After an incident involving a knife and my own flesh, I was diagnosed with a combination of depression and anxiety. I was told I needed medication. I kept the prescriptions but did not have them filled. I resented the whole damned thing. I used to be able to control this! I used to be able to handle this and be okay! I told myself.
My friends told me not to give in, “do not be tempted by those unnatural pharmaceuticals! Pull yourself together! Smile, you look terrible! You are falling apart!”
Why, yes. Yes I am, thank you for noticing.
I was told to get more sun, so I opened my windows wide but the sunlight seemed too bright. I was told to get more exercise, but the aches in my chest made it seem like I would die, and I believed it.
I was told to wear a smile, but when I did people could see right through it, and they no longer trusted me. Something about me was insincere.
The things I used to do to make myself better were not working. I tried to sing, to force a smile, to write a story. But everything turned back into hopelessness and defeat. Anything that would have been fun in the past seemed frivolous and idiotic, like I was a woman trying to play with dolls again.
My cynicism disguised itself as wisdom. Everything was pointless. Tomorrow would be the same, and the next month, and the next year. Life would always be this: me staring at someone talking to me and simply trying not to cry.
Any job I tried to hold was a joke. Don’t fall apart, not yet, wait a few more hours and then you can shut down, just a few more hours and then we can go home, I told myself. Just get through the next hour. You can make it till your break and then you can go cry in the bathroom, keep it together.
Then something goes missing, I forgot something because my mind is no longer playing by the rules.
I’ve been forgetting a lot of things, lately.
Just another ten minutes, just get through another ten minutes…five…one.
One night, I stared into my own sad eyes in the mirror and looked ahead to the oblivion that could only lead to death. I agreed with myself that it was time to be done, either by dying or by “giving in” to the medication I had been avoiding.
But was it really giving in? Was it a defeat? Maybe I had simply told myself that choosing to be happy was a weakness.
I had felt guilty whenever I had tried to be happy, I felt like every negative emotion needed to be felt and understood and examined to its fullest. What if I could choose to be happy?
So I did.
I decided I did not have to be my own enemy. I started the medication, and I chose to live.
At first I started it with the idea that “when I’m better, I can just stop taking it.”
So obviously, my first attempt at sanity did not hold. I was still allowing myself to be biased against my own recovery.
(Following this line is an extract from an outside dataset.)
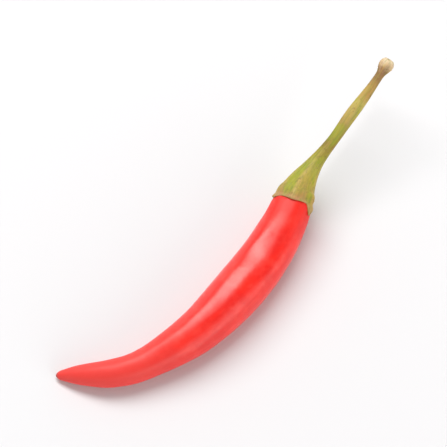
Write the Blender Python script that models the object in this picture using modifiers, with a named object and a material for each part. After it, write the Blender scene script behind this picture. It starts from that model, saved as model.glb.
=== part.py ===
"""A small red chili pepper, ripe and as picked, lying on a flat surface.

The pod is the fruit. The stalk is one green piece that widens into the calyx, a ribbed cup that
sits on the pod's shoulder and ends in five small teeth. Both are turned about one straight line and
then bent along the pepper's curved axis, which runs from the pod's tip to the cut end of the stalk.
The pod rests on a flat spot under its belly, whose middle is the origin, and on its tip.
"""

import math

import bmesh
import bpy
from mathutils import Vector

MM = 0.001

# Driving dimensions
POD_LENGTH = 60 * MM  # along the axis, from the tip to the shoulder
BELLY_RADIUS = 4.8 * MM  # where the pod is widest
STALK_LENGTH = 31.4 * MM  # along the axis, from the shoulder to the cut end
STALK_RADIUS = 1.0 * MM  # in the stalk's plain stretch
RIM_RADIUS = 3.68 * MM  # outside of the calyx at the shoulder
STALK_END_HEIGHT = 14.6 * MM  # of the axis above the surface
CLEARANCE = 0.3 * MM  # between the pod and the cup

# The pod's radius as a share of the belly's, at shares of the pod's length from the tip
POD_RADII = (
    (0.00, 0.13),
    (0.02, 0.21),
    (0.07, 0.385),
    (0.155, 0.535),
    (0.225, 0.59),
    (0.31, 0.65),
    (0.40, 0.775),
    (0.49, 0.885),
    (0.59, 0.975),
    (0.68, 1.00),
    (0.775, 0.99),
    (0.86, 0.935),
    (0.93, 0.875),
    (0.975, 0.81),
    (1.00, 0.63),
)
TIP_ROUND = 1.0 * MM  # length over which the tip closes
DOME_LENGTH = 2.6 * MM  # of the shoulder under the calyx

# Shallow lobes round the pod, and its dents as (share of the pod's length, degrees round it, depth,
# reach), where 0 degrees is the side inside the curve and 90 is the top
LOBES = 3
LOBE_SHARE = 0.012  # of the radius
LOBE_TWIST = 4.4  # radians that the lobes turn by along the pod
DENTS = (
    (0.20, 120, 0.16 * MM, 4.0 * MM),
    (0.52, 40, 0.14 * MM, 5.0 * MM),
    (0.80, 75, 0.18 * MM, 3.5 * MM),
    (0.90, 200, 0.20 * MM, 4.0 * MM),
)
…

I was still desperately trying to cling to the idea that I could do this naturally, and that somehow that would make me a stronger and better person. Online friends confirmed this feeling saying such things as, “you gave in to big pharma?” “just don’t become dependent on it” “You need to meditate, yoga, sleep more, eat better, get more sun, etc.”
I had surrounded myself with people who were toxic to my own recovery, people who agreed with the negative things I said about and to myself. I had to let them go, and I had to accept myself as a happy person without the guilt that I was betraying anyone or any part of myself.
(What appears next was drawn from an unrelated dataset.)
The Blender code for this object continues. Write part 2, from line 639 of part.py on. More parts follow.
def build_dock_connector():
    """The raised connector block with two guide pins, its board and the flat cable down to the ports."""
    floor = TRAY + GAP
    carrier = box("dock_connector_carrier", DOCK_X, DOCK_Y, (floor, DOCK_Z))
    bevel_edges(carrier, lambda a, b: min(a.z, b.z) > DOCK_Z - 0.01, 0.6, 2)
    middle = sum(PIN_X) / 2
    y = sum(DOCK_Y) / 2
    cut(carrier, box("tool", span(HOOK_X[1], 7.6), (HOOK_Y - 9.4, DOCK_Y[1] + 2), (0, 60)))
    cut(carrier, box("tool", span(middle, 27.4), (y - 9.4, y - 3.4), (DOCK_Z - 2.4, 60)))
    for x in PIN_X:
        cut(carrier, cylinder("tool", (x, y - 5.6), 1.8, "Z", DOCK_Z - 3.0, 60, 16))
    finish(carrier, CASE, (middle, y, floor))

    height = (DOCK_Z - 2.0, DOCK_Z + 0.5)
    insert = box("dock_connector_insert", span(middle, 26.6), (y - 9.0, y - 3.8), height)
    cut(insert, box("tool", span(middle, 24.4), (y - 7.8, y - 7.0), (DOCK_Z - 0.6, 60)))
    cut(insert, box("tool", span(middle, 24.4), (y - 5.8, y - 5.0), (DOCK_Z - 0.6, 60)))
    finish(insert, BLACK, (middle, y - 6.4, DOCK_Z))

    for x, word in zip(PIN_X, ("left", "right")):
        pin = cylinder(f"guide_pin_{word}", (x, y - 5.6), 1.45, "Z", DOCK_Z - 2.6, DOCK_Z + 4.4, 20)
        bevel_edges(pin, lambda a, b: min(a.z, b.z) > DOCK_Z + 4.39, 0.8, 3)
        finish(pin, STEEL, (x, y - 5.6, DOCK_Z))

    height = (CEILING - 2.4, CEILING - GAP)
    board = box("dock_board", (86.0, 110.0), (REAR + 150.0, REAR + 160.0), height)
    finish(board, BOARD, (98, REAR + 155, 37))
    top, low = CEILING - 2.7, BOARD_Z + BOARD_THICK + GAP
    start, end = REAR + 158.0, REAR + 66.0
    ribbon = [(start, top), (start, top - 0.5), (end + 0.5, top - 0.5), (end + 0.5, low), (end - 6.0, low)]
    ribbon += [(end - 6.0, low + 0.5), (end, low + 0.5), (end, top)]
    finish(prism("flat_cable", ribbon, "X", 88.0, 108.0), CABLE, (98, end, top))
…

I tried medication again, this time without any “someday” notions. I accepted that this is a medical condition I have and something I may have to keep in check for the rest of my life.
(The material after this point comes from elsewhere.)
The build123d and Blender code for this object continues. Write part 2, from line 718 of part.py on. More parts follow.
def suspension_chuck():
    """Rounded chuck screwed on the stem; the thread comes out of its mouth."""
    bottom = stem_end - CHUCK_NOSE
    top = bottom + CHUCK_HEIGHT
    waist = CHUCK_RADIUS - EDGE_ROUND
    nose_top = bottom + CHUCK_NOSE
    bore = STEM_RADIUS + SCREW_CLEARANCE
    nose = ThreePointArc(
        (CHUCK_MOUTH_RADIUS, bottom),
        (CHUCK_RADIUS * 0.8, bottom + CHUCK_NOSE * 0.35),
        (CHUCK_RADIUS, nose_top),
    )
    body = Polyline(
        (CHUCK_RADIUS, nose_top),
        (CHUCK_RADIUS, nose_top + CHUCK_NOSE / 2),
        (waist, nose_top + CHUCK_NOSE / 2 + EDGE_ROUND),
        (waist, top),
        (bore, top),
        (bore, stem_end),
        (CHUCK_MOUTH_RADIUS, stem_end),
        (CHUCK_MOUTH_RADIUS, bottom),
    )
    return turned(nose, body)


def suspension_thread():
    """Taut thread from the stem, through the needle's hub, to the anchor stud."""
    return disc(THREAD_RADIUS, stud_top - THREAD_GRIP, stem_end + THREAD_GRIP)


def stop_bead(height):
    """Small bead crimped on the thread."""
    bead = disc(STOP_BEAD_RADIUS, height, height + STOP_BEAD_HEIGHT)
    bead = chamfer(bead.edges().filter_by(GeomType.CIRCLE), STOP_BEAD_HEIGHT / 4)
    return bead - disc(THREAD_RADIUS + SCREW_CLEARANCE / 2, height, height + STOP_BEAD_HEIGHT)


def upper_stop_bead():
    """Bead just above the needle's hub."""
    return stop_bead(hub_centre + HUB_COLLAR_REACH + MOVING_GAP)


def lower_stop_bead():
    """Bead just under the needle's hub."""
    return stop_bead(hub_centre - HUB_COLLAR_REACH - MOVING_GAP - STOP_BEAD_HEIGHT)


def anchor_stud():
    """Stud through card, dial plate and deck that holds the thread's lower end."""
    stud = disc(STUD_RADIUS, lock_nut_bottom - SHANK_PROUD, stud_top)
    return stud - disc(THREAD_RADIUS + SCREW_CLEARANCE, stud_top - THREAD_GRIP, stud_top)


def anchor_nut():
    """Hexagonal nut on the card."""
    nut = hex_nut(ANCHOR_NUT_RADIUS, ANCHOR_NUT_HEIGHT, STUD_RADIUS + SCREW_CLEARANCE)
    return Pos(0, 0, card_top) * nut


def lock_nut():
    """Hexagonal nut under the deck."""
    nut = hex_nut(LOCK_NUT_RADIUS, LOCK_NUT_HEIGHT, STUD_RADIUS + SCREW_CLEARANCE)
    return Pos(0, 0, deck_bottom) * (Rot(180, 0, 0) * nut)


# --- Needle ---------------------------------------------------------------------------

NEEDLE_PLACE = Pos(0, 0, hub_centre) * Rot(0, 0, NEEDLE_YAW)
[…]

I am currently on a diet of anti-depressants, guided meditation, anti-anxiety medication, positive affirmations, cardio, more vegetables, and occasional journaling. I am keeping a job and have friends again. I am no longer thinking fifteen minutes at a time. Some days I still cry, or get stressed, but I am no longer beating myself up. I have accepted myself and the steps I need to take, possibly for life, to help myself.
I am okay.
I chose to be alive and happy, and I do not regret that.